When her tribe has stronger needs, such as issues that affect its survival, elders come together for prayer. The Eliot Church where they once prayed still exists, and she said they are hopeful to one day again be able to share in worship there."For the past two years we spoke with them about gathering at least one Saturday a month."
Today, each member of the tribe attends church separately. They gather for celebrations and ceremonies such as birthdays, weddings, or a young member's achievement.
Pamela Ellis, a Nipmuc historian and genealogist for the Natick Nipmuc Council, said it is difficult for Indians to preserve their traditions, just as it is for other ethnic groups, she said.
Caring Hands previously worked in a victims advocate pilot court program. Eventually the program was used in all courts throughout the state.

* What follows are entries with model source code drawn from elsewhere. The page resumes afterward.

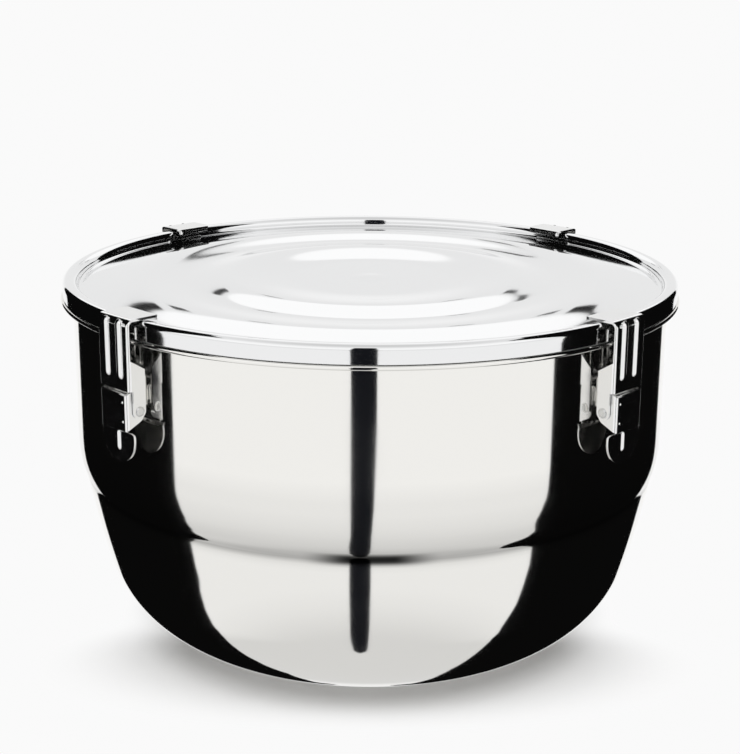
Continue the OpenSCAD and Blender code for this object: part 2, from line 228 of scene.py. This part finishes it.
def upright_card(name, rows, colour):
    """A card between two edges. Each row gives the bearings of both, counted from the camera's
    side, and the elevation, all in degrees."""
    bm = bmesh.new()
    edges = []
    for side in (0, 1):
        edge = []
        for row in rows:
            bearing, elevation = radians(row[side]), radians(row[2])
            edge.append(bm.verts.new((far * sin(bearing), -far * cos(bearing),
                                      far * tan(elevation))))
        edges += [bm.edges.new(pair) for pair in zip(edge, edge[1:])]
    bmesh.ops.bridge_loops(bm, edges=edges)
    only_in_reflections(stage_piece(name, bm, colour))


def low_card(name, corners, colour):
    """A flat card below the table, given by its corners in plan."""
    bm = bmesh.new()
    bm.faces.new([bm.verts.new((far * x, far * y, -far)) for x, y in corners])
    only_in_reflections(stage_piece(name, bm, colour))


black = card_colour("black_card", (0.003, 0.003, 0.003))
blue_black = card_colour("blue_black_card", (0.008, 0.0085, 0.011))
upright_card("left_card", [(-77, -147, 55), (-77, -147, -18), (-76.3, -147, -22),
                           (-76.4, -147, -24), (-76.7, -150, -27), (-77.3, -156, -30),
                           (-79, -165, -33), (-80.2, -175, -36), (-81.5, -177, -38.5),
                           (-82.3, -177, -40.5), (-84.5, -177, -42), (-86.5, -177, -45)], black)
upright_card("right_card", [(69.3, 147, 55), (69.5, 147, -17.5), (67.6, 147, -21),
                            (67.2, 147, -24), (67, 150, -27), (67.8, 156, -30),
                            (69.3, 165, -33), (71.5, 175, -36), (73.2, 177, -38.5),
                            (73.6, 177, -40.5), (74, 177, -42), (74.45, 177, -45)], black)
upright_card("front_gap", [(-7, 2.2, 50), (-7, 2.2, -16), (-7, 1.4, -19), (-7, 1, -21),
                           (-7.3, 0.6, -30), (-8, 0.5, -37), (-9, 0.5, -45)], blue_black)
rear_bars = ((165.6, 167.6, 22, 19.9), (168.8, 170, 21.3, 19.8), (174.2, 175.4, 19.9, 18.9))
for k, turned in enumerate((1, -1)):
    for part, (start, end, top, bottom) in enumerate(rear_bars):
        edges = sorted((180 + turned * (start - 180), 180 + turned * (end - 180)))
        upright_card("rear_bar_%d_%d" % (k + 1, part + 1), [(*edges, top), (*edges, bottom)],
                     black)
low_card("left_low_card", [(-0.998, -0.061), (-0.92, -0.06), (-0.85, -0.05), (-0.74, 0.01),
                           (-0.55, 0.15), (-0.38, 0.3), (-0.3, 0.4), (-0.22, 0.5),
                           (-0.14, 0.75), (-0.05, 1.2), (-1.3, 1.2), (-1.3, -0.061)], black)
low_card("right_low_card", [(0.963, -0.268), (0.82, -0.27), (0.73, -0.255), (0.63, -0.175),
                            (0.53, -0.08), (0.44, 0.02), (0.36, 0.13), (0.28, 0.26),
                            (0.21, 0.44), (0.14, 0.72), (0.05, 1.2), (1.3, 1.2),
                            (1.3, -0.268)], black)
low_card("front_low_gap", [(-0.156, -0.988), (0.009, -1.0), (0.002, -0.74), (-0.006, -0.64),
                           (-0.014, -0.55), (-0.05, -0.5), (-0.086, -0.55), (-0.102, -0.63),
                           (-0.12, -0.68)], blue_black)

# The bowl is one sheet of stainless steel, drawn deep in a press, with a nesting step in its
# side and a flat rim rolled over at the edge. It is polished like a mirror outside.
mm = 0.001
wall_r, bowl_h, sheet = 111.5, 130.5, 0.8
mouth_r, rim_reach, bead_r = 1.0, 3.5, 0.8
wall_top, wall_ring, wall_rings = 129, 5, 9
step_h, step_in, shoulder_h, shoulder_growth, shoulder_steps = 64.3, 2.4, 21.0, 3.9, 24
foot_r, corner_r, side_r = wall_r - 49.2, 40.5, 290.0
kick_r, kick_h = foot_r - 8, 1.2
kick_bend = ((1, 0), (-1, 0.2), (-3, kick_h - 0.2), (-5, kick_h))


def arc(centre, r, start, end, steps):
    """Points [radius, height] along an arc, angles in radians."""
    return [(centre[0] + r * cos(start + (end - start) * i / steps),
             centre[1] + r * sin(start + (end - start) * i / steps)) for i in range(steps + 1)]


crease = Vector((wall_r - step_in, step_h))
corner_c = Vector((foot_r, corner_r))
to_corner = corner_c - crease
reach = to_corner.length
side_bend = acos((reach ** 2 + side_r ** 2 - (side_r - corner_r) ** 2) / (2 * reach * side_r))
side_bearing = atan2(to_corner.y, to_corner.x) - side_bend
side_c = crease + side_r * Vector((cos(side_bearing), sin(side_bearing)))
side_start = atan2(crease.y - side_c.y, crease.x - side_c.x)
corner_start = atan2(corner_c.y - side_c.y, corner_c.x - side_c.x)


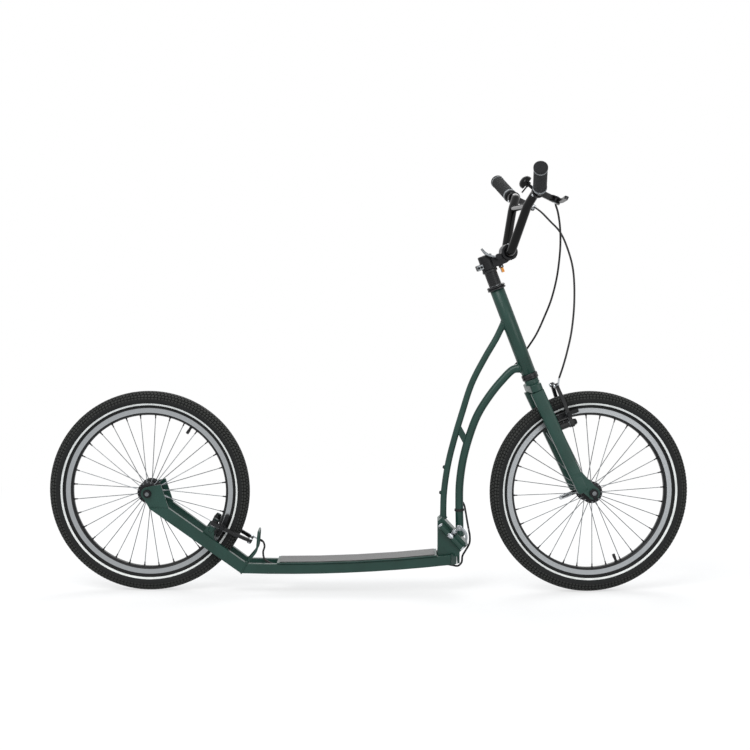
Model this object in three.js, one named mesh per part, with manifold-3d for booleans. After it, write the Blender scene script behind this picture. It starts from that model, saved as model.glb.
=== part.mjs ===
import * as THREE from 'three';
import { mergeVertices } from 'three/addons/utils/BufferGeometryUtils.js';
import Module from 'manifold-3d';

const wasm = await Module();
wasm.setup();

// A kick bike: an adult kick scooter with two spoked wheels, a low footboard between them, a frame
// that folds behind the head tube, rim brakes on both wheels and a tall handlebar with a crossbar.
// Millimetres. X points forward, Y to the rider's left and Z up. The ground is z = 0 and the
// origin lies midway between the two hubs.

// Driving dimensions
const wheelbase = 1092;
const tyreHeight = 40;
const tyreWidth = 48;
const rimRadius = 209;
const rimWidth = 25;
const hubWidth = 100;
const rake = 36.2;
const headTubeBottom = 328;
const headTubeLength = 222;
const barRadius = 11;
const barStack = 76;
const deckHeight = 59.5;
const deckWidth = 96;
const hingeSetback = 345;
const hingeHeight = 144;

// Angles and counts
const headAngle = THREE.MathUtils.degToRad(69);
const restTurn = THREE.MathUtils.degToRad(7.5);
const hingeTilt = THREE.MathUtils.degToRad(47);
const armSlope = THREE.MathUtils.degToRad(36.2);
const rearBrakeAngle = THREE.MathUtils.degToRad(27.4);
const wheelSegments = 48;
const roundSegments = 16;
const rodSegments = 10;
const cableSides = 8;
const nutSides = 6;
const spokeSides = 4;
const right = -1;
const left = 1;

// Clearances that mating pieces share
const fit = 0.3;
const overrun = 6;

const rearHubX = -wheelbase / 2;
const frontHubX = wheelbase / 2;
const tyreRadius = rimRadius + tyreHeight;
const hubHeight = tyreRadius;
const hingeX = frontHubX - hingeSetback;
const headTubeTop = headTubeBottom + headTubeLength;
const barClampHeight = headTubeTop + barStack;

// Frames of reference. The steering frame has its Z along the steering axis, its X forward and its
// origin at the foot of the perpendicular from the front hub. The hinge frame has its X down along
// the fold axis and its Z out of the joint's face.
const steeringTilt = headAngle - Math.PI / 2;
const steeringOrigin = new THREE.Vector3(
  frontHubX - rake * Math.sin(headAngle),
  0,
  hubHeight - rake * Math.cos(headAngle),
);

const vector = (x, y, z) => new THREE.Vector3(x, y, z);

function steeringToWorld(x, y, z) {
  return vector(x, y, z).applyAxisAngle(vector(0, 1, 0), steeringTilt).add(steeringOrigin);
}

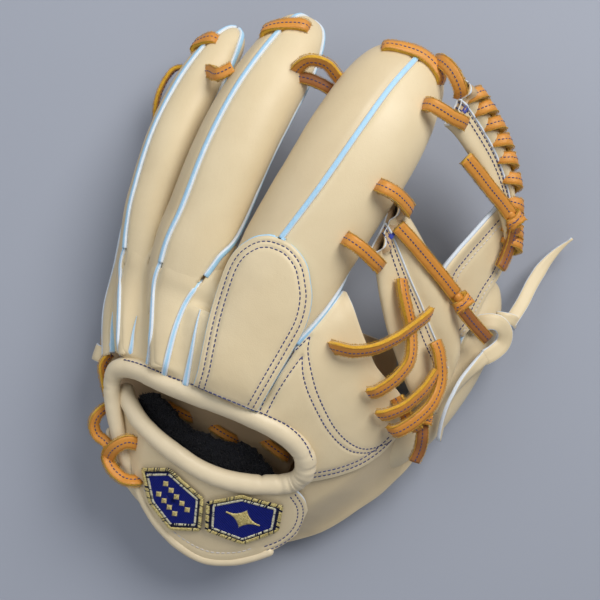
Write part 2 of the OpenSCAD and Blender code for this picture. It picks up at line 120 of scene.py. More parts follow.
# ---------------------------------------------------------------- materials
class Nodes:
    """A short way to write a node tree: each call adds a node, and sets or links its inputs."""

    def __init__(self, name):
        self.material = bpy.data.materials.new(name)
        self.material.use_nodes = True
        self.tree = self.material.node_tree
        self.shader = self.tree.nodes["Principled BSDF"]
        self.coord = self.tree.nodes.new("ShaderNodeTexCoord").outputs["Object"]

    def add(self, kind, props=(), **inputs):
        node = self.tree.nodes.new("ShaderNode" + kind)
        for key, value in props:
            setattr(node, key, value)
        for key, value in inputs.items():
            self.put(node.inputs[int(key[1:]) if key[0] == "i" and key[1:].isdigit()
                                 else key.replace("_", " ")], value)
        return node

    def put(self, socket, value):
        if isinstance(value, bpy.types.NodeSocket):
            self.tree.links.new(value, socket)
        else:
            socket.default_value = value

    def noise(self, scale, detail=3.0, rough=0.55, warp=0.0):
        return self.add("TexNoise", Vector=self.coord, Scale=scale, Detail=detail, Roughness=rough,
                        Distortion=warp).outputs["Fac"]

    def spread(self, fac, low, high, out_low=0.0, out_high=1.0):
        return self.add("MapRange", i0=fac, i1=low, i2=high, i3=out_low, i4=out_high).outputs[0]

    def mix(self, fac, a, b):
        node = self.add("Mix", props=(("data_type", "RGBA"),))
        self.put(node.inputs[0], fac)
        for socket, value in ((node.inputs[6], a), (node.inputs[7], b)):
            self.put(socket, (*value, 1) if isinstance(value, tuple) else value)
        return node.outputs[2]

    def bump(self, height, strength, distance, below=None):
        node = self.add("Bump", Height=height, Strength=strength, Distance=distance * MM)
        if below is not None:
            self.put(node.inputs["Normal"], below)
        return node.outputs["Normal"]

    def finish(self, colour, rough, normal=None, **constants):
        s = self.shader.inputs
        self.put(s["Base Color"], (*colour, 1) if isinstance(colour, tuple) else colour)
        self.put(s["Roughness"], rough)
        if normal is not None:
            self.put(s["Normal"], normal)
        for key, value in constants.items():
            s[key.replace("_", " ")].default_value = value
        return self.material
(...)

Dressed in a beige buckskin shawl worn over a contemporary brown skirt, Caring Hands wore a multicolored cloth headband to show respect to the creator above us, she said.
The round medallion made of glass beads she wore around her neck was given to her when 21 (Plains Indians) from the Southwest, Midwest and West, each representing a different language, met with descendants of those who came over on the Mayflower. "It reminds me of a healing between cultures that is always close to my heart," she said.
On a daily basis the Praying Indians wear contemporary clothing. "But we always have on something of a reminder of who we are such as moccasins, a headband, earrings, a choker or even a special medicine gift about our neck that is not visible," said Caring Hands, who would like people to be sensitive to their dress, in which they take pride.
Caring Hands has heard children ask their parents, "Are they real Indians?" to which the parents replied, 'Shh, be quiet. No, they are not.'"
"We know it is because of our complexion," said the chief. "While the reservations, are not good in themselves, they allow Indians to keep their culture and keep strong blood lines. Here, because we were killed or deported, the remaining population mixed with whites and blacks. That's why we have brown skin with wavy hair and white skin with blue eyes and blonde hair."
But Caring Hands continues in her mission, "I will fight for the survival of my tribe and what is given to us by the creator," said the chief.
"Since 1651, we have fought for our spiritual and physical existence. Originally there were 14 Praying Indian villages. Today, although there are many Praying Indian descendants, only one 'tribe' remains in Stoughton, of which I am chief."